§ Recorded data:

## start

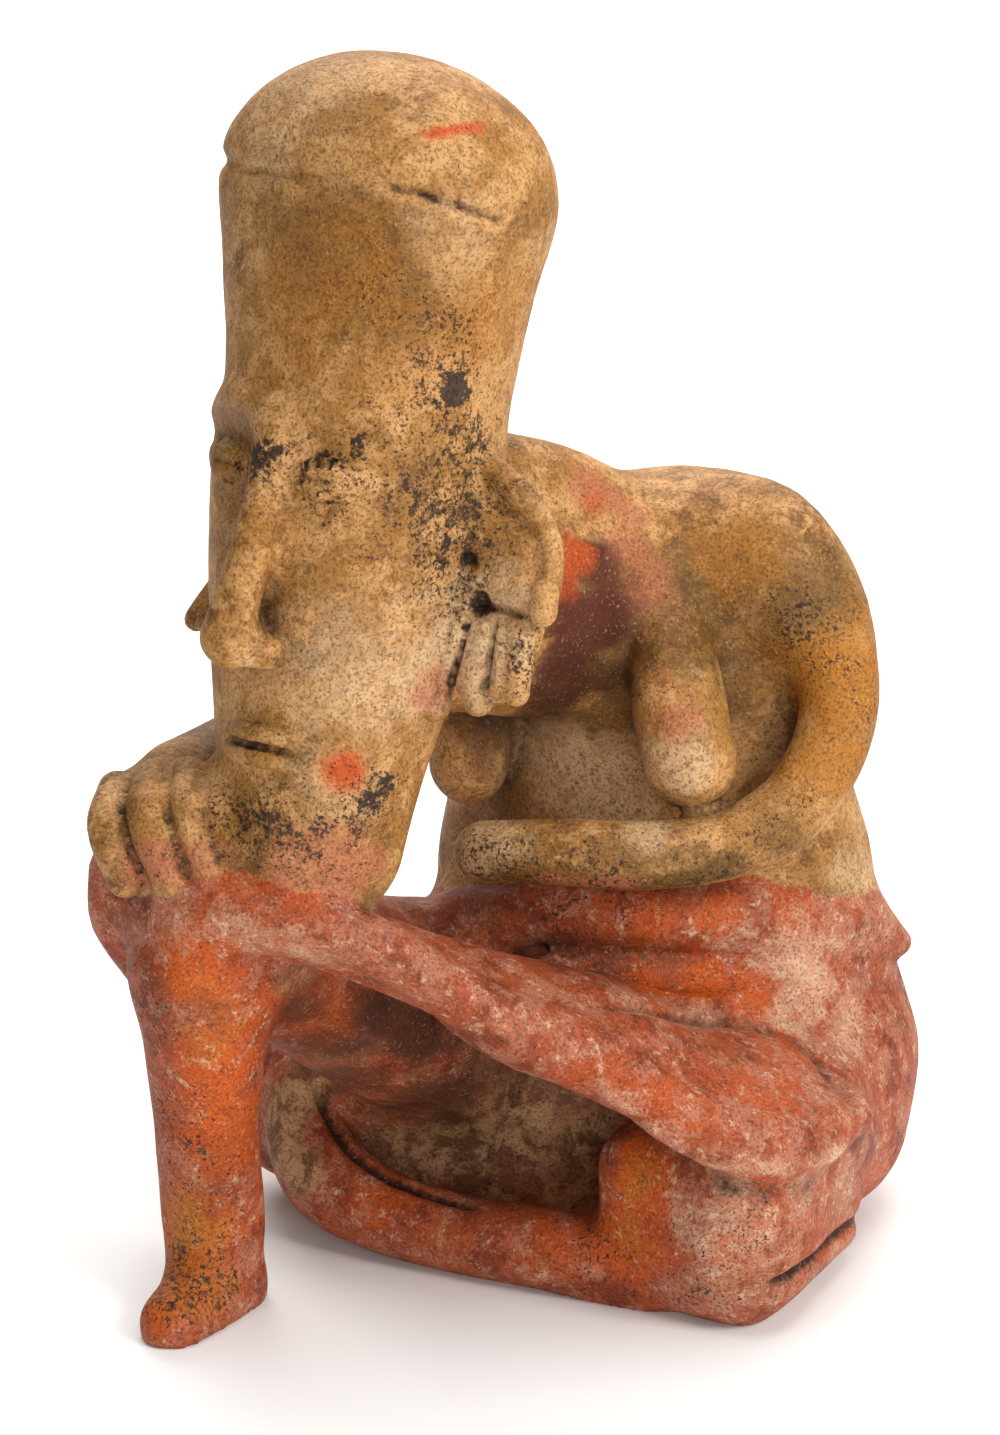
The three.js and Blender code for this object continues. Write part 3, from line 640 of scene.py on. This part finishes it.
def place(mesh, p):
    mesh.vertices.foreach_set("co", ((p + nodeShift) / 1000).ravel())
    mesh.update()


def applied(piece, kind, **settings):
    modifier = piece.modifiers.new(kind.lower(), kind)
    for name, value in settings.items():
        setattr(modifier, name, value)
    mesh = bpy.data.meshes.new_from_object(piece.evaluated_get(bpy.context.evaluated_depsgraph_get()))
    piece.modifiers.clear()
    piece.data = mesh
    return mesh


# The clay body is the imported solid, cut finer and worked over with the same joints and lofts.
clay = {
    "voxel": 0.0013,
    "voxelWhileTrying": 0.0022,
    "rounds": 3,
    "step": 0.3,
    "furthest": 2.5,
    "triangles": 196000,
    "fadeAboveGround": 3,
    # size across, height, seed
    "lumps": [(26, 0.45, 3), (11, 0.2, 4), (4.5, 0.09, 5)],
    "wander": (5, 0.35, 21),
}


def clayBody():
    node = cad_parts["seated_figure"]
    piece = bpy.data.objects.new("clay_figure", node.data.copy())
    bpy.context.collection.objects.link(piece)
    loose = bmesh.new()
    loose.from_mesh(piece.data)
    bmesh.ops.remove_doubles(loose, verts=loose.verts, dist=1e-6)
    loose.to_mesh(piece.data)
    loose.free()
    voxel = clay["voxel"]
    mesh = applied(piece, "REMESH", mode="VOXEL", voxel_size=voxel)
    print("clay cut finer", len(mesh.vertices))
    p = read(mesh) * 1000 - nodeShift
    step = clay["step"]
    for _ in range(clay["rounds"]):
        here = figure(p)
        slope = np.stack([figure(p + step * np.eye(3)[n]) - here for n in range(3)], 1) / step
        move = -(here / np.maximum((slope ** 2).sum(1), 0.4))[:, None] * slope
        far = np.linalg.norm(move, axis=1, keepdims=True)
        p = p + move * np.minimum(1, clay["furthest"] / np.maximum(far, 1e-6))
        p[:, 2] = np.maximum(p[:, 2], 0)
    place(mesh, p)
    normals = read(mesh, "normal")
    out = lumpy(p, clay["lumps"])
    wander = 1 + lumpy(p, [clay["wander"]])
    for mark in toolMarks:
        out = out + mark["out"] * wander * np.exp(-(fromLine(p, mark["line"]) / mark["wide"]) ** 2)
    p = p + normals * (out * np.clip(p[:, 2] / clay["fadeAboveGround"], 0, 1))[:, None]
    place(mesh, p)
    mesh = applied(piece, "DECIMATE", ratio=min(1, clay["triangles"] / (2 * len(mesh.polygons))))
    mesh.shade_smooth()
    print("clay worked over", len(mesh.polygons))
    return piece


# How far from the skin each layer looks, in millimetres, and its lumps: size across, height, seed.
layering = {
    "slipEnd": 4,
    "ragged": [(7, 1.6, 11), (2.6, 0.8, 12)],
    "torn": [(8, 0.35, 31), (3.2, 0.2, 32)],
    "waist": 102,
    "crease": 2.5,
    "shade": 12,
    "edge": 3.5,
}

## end
## start

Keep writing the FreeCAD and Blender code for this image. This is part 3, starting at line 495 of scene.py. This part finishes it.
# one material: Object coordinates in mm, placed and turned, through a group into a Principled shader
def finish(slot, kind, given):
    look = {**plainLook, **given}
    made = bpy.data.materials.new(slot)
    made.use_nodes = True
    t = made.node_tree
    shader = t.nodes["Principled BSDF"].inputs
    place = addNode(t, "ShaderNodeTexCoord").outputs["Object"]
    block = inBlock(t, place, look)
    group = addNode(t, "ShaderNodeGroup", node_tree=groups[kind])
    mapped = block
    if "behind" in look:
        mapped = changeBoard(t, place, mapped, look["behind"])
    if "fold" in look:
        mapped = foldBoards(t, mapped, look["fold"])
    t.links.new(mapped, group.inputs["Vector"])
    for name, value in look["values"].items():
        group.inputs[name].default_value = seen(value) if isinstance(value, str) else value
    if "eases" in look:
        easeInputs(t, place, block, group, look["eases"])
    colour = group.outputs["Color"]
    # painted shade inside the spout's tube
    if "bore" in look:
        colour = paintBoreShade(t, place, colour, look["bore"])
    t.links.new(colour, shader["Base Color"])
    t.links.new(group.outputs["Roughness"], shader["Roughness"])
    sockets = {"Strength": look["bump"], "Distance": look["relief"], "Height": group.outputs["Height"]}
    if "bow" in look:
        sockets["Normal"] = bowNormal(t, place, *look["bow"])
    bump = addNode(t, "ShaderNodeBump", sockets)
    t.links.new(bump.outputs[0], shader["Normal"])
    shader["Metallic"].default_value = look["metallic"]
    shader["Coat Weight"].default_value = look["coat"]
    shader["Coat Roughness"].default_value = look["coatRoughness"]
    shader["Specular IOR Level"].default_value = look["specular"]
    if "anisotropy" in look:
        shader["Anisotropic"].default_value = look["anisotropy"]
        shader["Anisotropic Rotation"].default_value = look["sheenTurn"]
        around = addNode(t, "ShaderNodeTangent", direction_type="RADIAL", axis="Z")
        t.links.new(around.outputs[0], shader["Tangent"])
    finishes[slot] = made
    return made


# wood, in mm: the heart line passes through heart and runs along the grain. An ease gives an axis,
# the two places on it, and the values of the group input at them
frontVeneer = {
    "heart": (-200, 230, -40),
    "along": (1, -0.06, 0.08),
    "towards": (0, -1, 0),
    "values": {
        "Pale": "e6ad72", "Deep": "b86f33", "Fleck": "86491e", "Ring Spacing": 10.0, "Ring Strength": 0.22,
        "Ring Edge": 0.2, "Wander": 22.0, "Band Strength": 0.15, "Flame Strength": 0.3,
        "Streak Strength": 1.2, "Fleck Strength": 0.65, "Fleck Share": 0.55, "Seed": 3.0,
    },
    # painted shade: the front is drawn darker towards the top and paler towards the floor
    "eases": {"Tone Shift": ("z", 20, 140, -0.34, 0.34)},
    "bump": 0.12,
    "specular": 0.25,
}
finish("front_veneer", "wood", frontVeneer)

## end
## start

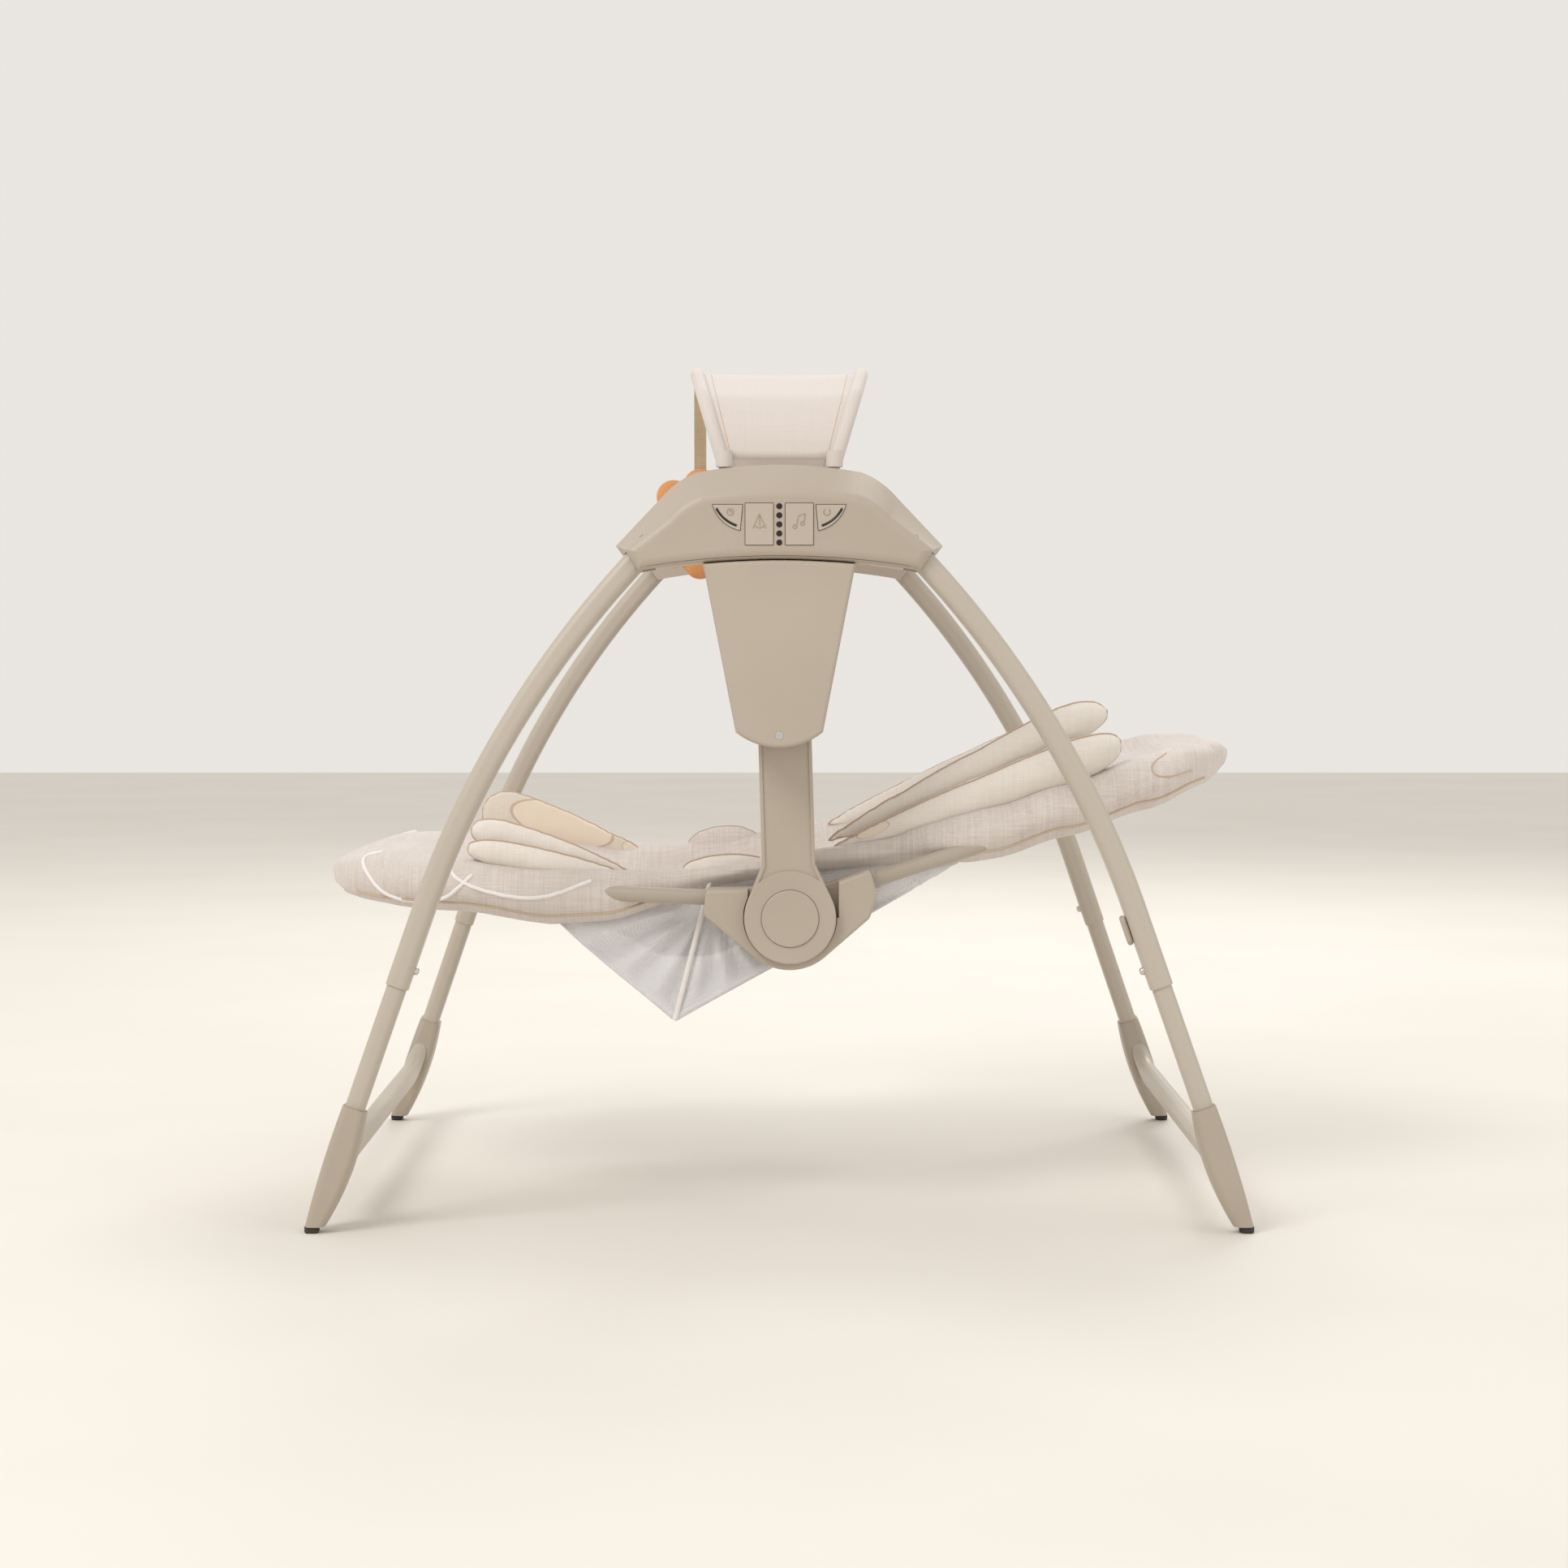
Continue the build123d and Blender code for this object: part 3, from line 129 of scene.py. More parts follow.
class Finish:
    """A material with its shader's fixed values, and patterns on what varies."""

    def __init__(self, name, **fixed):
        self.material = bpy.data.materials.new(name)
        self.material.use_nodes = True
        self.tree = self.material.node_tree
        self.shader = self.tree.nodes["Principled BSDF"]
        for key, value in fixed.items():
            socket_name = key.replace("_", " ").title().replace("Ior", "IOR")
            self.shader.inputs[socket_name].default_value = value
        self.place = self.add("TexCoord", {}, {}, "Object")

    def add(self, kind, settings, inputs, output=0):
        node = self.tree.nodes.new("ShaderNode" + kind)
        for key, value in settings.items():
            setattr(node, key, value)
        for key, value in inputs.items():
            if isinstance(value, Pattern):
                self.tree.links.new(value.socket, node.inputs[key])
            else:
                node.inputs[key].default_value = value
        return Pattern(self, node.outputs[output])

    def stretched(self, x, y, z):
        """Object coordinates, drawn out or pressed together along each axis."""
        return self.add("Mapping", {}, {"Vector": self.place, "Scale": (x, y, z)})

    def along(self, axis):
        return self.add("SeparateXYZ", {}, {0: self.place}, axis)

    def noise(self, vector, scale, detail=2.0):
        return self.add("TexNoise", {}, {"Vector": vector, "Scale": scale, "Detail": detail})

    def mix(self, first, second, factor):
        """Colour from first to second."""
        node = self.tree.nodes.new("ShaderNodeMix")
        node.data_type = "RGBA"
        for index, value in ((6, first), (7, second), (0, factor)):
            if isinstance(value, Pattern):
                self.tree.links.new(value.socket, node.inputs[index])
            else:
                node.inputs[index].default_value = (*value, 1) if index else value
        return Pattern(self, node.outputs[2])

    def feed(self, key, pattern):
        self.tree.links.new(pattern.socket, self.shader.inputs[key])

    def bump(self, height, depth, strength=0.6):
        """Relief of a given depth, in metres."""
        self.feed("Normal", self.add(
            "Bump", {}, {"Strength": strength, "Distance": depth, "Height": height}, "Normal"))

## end

§ Work to be completed: Go through the listing above and work out how many lines contain the string "code". Reply with the number alone.

§ Answer: 3